Today, gurus are everywhere. They’re on television, the Internet, and most forms of media. It’s hard to turn on the radio and not hear some self-acclaimed financial expert tout the joys of everything from debt reduction to using paid advisors who pay him to push their services on his audience. But please remember one thing about gurus:
Gurus are really just salespeople
When the blond with the short hair and obviously whitened teeth goes on Oprah and talks tough about money, she’s there to do one thing: sell her books. When the guy on the radio calls you stupid and dumb for getting into debt, he believes it but really just wants to sell his “university” course on achieving financial peace of mind.
What gurus sell is a dream
It may be a dream to be debt free and scream it to millions of people over your telephone. It may be to start your own successful company because your dad was the “poor one” that was doomed to life as an employee for 45 years. It may be a dream to create a multi-million dollar portfolio by simply refusing a frou-frou coffee drink and investing that $4 or $5 per day instead. But one thing you can be assured of: gurus didn’t get rich by cutting up their credit cards, foregoing the lattes, pinching their pennies, buying distressed properties, or purchasing discounted mortgages. They got rich by selling a dream that reverberated with the average person cruising through a bookstore, listening to AM radio, watching late night TV or watching Oprah at 3:00 in the afternoon. Read Mining The Miners – A Different Way to Make Money
Some guru information IS good
The guy on the radio that fancies himself a financial expert because he did “dumb” things a long time ago does know how to help people reduce their debt: it all boils down to motivation and a “dream” of financial freedom. He’s great at it, using words like “KOO-EWL”, and “YOU PAID OFF TEN BAZILLION DOLLARS IN 2 YEARS? THAT’S FREAKIN’ AWESOME!”
The blond on CNBC who was prominently featured on Oprah (you know the one who always seems to wear a trench coat?) also gives out some decent information, especially on her television show where people present their financial situation and ask if she thinks they can afford a six month ’round the world cruise while deep in debt and earning only $16,000 per year (duh — NO). I guess her Bachelor’s degree in social work helped her figure that one out.
Some guru information is used poorly, impossible to do, or just plain wrong
The guy with the poor father also relies on motivation, but uses a lot of jealousy and invented stories about his childhood to motivate people to start businesses. That guy cracks me up when he claims that if he were starting over today he would be in multi-level marketing. As if he would be selling vitamins or soap or jungle-juice door to door and drawing circles on a white board in some trailer park every night … especially when we all know he would be the one at the top yelling, “Go Diamond!”

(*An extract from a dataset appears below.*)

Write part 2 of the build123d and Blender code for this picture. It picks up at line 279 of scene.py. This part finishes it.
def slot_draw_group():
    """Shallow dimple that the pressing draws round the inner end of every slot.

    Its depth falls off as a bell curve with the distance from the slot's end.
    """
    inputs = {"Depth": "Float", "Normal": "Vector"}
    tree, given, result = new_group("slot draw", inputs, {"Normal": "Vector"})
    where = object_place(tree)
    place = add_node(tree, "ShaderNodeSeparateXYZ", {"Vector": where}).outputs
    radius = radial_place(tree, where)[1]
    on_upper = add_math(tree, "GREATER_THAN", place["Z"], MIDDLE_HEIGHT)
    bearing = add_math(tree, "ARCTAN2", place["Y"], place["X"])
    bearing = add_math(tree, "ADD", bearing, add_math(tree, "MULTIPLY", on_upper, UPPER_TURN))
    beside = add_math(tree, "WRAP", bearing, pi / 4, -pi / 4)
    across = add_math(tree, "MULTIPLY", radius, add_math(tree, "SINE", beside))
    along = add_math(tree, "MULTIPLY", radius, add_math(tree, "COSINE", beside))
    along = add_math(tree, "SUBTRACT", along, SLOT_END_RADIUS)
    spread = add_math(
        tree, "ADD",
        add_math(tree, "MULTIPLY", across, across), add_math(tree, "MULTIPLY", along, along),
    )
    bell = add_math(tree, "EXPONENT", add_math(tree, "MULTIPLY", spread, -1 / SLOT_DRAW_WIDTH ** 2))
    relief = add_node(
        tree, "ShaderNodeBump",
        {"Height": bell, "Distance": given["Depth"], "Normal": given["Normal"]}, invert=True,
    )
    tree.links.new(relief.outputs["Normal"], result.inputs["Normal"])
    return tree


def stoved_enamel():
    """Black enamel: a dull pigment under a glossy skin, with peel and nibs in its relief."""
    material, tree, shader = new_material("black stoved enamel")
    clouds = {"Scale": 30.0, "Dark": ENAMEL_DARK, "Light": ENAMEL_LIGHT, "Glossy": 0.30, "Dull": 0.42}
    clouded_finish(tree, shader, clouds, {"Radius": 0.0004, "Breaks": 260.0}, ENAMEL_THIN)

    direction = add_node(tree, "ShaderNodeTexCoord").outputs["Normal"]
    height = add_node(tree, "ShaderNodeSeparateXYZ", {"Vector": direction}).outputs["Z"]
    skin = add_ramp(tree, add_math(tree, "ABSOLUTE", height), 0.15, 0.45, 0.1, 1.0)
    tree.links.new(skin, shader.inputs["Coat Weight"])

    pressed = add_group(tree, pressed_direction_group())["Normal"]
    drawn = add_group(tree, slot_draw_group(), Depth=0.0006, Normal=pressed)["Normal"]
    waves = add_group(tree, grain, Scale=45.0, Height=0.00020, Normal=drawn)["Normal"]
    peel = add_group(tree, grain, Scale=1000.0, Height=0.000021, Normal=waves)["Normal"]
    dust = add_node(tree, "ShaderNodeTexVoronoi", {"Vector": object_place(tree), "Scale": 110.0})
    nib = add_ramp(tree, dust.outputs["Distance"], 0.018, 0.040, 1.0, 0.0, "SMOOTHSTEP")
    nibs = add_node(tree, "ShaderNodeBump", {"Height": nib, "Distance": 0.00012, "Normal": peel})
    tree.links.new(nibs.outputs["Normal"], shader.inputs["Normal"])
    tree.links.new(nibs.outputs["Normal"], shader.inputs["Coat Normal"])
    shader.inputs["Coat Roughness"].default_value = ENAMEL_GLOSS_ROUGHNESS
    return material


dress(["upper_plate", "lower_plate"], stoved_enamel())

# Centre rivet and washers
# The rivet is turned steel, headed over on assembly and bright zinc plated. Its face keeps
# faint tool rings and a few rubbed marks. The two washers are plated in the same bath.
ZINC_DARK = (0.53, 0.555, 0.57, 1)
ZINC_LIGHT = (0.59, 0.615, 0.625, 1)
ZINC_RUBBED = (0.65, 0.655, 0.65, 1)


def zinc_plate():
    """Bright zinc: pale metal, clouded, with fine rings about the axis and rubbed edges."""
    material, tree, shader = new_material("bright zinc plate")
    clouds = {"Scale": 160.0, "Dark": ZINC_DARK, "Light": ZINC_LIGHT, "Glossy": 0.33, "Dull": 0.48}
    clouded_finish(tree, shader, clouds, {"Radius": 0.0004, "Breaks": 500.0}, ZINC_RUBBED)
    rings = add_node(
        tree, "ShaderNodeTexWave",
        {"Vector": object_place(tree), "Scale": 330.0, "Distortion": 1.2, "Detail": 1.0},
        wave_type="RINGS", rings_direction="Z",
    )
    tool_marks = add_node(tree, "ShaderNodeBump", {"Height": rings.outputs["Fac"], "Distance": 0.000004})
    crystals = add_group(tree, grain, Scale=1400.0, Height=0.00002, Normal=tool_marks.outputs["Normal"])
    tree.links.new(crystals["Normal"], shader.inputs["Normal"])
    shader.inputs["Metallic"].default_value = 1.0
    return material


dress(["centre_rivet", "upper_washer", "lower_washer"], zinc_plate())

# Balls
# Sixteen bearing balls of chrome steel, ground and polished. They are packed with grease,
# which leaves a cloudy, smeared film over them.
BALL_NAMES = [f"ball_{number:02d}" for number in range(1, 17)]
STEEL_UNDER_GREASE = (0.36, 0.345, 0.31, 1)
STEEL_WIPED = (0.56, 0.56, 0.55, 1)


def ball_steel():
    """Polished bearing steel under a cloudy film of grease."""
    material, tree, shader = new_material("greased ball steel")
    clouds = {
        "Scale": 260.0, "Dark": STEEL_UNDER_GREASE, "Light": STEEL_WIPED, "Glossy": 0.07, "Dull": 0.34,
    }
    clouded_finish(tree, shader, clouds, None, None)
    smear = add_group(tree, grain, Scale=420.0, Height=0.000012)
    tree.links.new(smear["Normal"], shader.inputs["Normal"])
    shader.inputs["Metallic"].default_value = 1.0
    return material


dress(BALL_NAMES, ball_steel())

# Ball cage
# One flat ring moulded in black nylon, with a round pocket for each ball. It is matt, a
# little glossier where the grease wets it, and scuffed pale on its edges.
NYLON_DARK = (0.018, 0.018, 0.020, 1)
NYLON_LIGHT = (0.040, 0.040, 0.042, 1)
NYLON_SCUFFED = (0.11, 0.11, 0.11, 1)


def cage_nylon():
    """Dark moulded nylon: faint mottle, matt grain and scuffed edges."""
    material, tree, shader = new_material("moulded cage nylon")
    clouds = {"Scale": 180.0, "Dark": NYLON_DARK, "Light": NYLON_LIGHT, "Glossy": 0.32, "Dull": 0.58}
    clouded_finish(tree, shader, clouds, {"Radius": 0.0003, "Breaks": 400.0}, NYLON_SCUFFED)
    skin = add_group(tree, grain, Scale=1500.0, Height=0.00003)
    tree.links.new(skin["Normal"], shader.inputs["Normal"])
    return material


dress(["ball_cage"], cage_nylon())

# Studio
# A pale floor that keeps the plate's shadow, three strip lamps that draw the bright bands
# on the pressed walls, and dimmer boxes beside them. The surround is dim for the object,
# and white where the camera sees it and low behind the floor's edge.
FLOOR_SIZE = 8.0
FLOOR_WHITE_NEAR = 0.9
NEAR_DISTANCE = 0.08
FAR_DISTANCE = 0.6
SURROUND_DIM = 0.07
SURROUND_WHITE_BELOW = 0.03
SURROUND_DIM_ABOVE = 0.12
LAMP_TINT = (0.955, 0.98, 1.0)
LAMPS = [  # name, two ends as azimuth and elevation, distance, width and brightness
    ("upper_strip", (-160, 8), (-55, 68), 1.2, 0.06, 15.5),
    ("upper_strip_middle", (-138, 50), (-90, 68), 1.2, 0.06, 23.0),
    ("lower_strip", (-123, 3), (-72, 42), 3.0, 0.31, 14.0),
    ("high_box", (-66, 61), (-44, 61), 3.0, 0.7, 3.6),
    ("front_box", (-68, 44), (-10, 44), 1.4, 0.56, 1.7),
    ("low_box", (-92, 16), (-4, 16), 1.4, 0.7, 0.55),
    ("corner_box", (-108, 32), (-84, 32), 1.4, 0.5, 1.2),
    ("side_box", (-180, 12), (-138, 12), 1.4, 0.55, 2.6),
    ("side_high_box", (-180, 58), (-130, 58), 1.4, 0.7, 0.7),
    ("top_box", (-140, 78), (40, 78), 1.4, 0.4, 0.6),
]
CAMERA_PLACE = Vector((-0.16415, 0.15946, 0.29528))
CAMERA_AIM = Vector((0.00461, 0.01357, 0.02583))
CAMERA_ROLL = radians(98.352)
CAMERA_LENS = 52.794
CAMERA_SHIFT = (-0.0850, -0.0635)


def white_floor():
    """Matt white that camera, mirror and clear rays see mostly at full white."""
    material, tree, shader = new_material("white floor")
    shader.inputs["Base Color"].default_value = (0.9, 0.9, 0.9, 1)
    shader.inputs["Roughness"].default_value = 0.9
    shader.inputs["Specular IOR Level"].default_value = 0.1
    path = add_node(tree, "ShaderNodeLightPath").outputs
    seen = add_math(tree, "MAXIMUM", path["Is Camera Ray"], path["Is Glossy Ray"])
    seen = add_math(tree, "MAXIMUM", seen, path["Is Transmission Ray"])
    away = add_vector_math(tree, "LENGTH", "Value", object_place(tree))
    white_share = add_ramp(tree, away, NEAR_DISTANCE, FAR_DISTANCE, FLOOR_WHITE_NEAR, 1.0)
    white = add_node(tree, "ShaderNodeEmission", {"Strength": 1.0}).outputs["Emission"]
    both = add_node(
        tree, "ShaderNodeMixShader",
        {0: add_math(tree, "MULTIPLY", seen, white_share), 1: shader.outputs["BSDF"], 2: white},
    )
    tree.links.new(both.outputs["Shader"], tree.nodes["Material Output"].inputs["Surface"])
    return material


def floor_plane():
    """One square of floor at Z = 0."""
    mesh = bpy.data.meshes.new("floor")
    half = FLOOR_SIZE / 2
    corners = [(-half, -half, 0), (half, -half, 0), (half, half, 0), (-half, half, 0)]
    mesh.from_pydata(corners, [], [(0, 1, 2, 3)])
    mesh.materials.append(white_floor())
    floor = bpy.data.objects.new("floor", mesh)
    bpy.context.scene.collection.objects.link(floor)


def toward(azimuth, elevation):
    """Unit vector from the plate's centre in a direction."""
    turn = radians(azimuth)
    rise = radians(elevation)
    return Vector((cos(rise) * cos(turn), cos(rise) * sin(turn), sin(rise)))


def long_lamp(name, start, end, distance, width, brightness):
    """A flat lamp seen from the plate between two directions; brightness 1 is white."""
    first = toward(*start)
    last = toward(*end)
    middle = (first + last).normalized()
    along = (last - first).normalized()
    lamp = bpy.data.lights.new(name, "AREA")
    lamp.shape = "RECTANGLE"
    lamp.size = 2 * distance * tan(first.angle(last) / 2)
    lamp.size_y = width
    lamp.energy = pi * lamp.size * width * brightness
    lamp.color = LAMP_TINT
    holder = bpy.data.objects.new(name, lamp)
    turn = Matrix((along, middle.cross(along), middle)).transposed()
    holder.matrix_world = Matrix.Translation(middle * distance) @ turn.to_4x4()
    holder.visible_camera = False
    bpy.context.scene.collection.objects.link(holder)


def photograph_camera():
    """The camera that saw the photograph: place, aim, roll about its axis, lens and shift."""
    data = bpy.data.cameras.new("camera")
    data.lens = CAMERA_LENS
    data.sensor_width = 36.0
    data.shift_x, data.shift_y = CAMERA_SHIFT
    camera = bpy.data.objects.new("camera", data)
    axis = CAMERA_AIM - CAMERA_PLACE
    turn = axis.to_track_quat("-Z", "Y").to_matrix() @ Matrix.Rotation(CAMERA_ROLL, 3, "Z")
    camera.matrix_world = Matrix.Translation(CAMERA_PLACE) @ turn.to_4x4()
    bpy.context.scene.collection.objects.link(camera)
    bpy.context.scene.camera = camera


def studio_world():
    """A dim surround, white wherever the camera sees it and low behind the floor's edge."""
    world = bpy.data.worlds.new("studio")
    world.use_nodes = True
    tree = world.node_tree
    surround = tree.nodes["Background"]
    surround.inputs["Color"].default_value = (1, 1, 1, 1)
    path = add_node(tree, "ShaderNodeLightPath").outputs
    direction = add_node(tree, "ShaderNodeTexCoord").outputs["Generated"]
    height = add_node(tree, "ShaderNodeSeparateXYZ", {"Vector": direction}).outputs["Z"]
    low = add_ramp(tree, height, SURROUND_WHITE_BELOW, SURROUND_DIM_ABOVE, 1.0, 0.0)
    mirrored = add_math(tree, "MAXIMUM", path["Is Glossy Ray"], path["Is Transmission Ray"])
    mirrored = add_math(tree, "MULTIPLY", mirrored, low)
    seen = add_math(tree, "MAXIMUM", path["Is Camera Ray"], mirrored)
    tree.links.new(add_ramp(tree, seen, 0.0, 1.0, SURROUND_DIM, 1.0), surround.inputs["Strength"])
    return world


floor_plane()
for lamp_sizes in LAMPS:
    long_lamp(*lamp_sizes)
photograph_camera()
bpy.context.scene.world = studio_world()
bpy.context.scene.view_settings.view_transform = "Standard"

Some of the most egregious information I’ve heard from these gurus:
- Count on a 12% to 15% return in the stock market over the next 25 years
- Wrong. Six to eight percent is a more realistic number
- Invest 100% of your portfolio in stock mutual funds
- No, diversify and spread your risk over multiple asset classes
- Mutual fund fees aren’t anything you need to worry about
- Wrong. Fees can erode your returns rapidly
- Figure on an 8% withdrawal rate in retirement
- Wrong. The standard is four percent but three is even safer
- All college education is a waste of time and money
- Wrong. College graduates consistently make more money than those without that education
- Use these commission-based advisors (who’ve paid me to endorse and push them)
- Do I really need to explain how this is a MASSIVE conflict of interest?
- Only use Roth IRAs (never a traditional IRA or employer-sponsored plans)
- Wrong. Different accounts are best for different people at different times in their different lives
- Don’t even concern yourself with tax brackets
- Wrong. Taxes are the only thing that can erode your returns faster than fees
- If you work for someone else, you’re a worthless pawn
- No you’re not, you’re earning a living and providing for your family
- Ignore all ETFs, fixed annuities, bonds, CDs, and REITs. There is NO time those are ever okay to invest in
- Wrong, wrong, wrong. These have their place in a diversified portfolio
- Cut back drastically on every aspect of your lifestyle and you’ll be able to retire rich sooner than you think
- Cutting your spending is smart, it just needs to be balanced with earning more
- And, though not a bad idea, just incredibly hard to implement – save 8 months of income in an emergency fund
- Umm, yeah … how long would this take? The recession would be over by the time most people could save that much in their emergency fund.
Where is the best source to get good financial information and counseling?
Professionals. People who’ve been trained and know what they’re talking about. People who aren’t out just to sell you a course, a book, or a set of CD’s or DVD’s that explain how they got rich.
One source to find these professionals is WiserAdviser, a site that matches you to a financial advisor, tax accountant, or other financial professional that can help you sort out your finances. I highly recommend this site.
An alternate source to get your initial financial information is the Internet and blogs. Don’t discount the hours of research that goes into a blog post but don’t rely exclusively on it either. Use financial blogs as a springboard to further educate yourself on the ins-and-outs of whatever financial topic you need help understanding.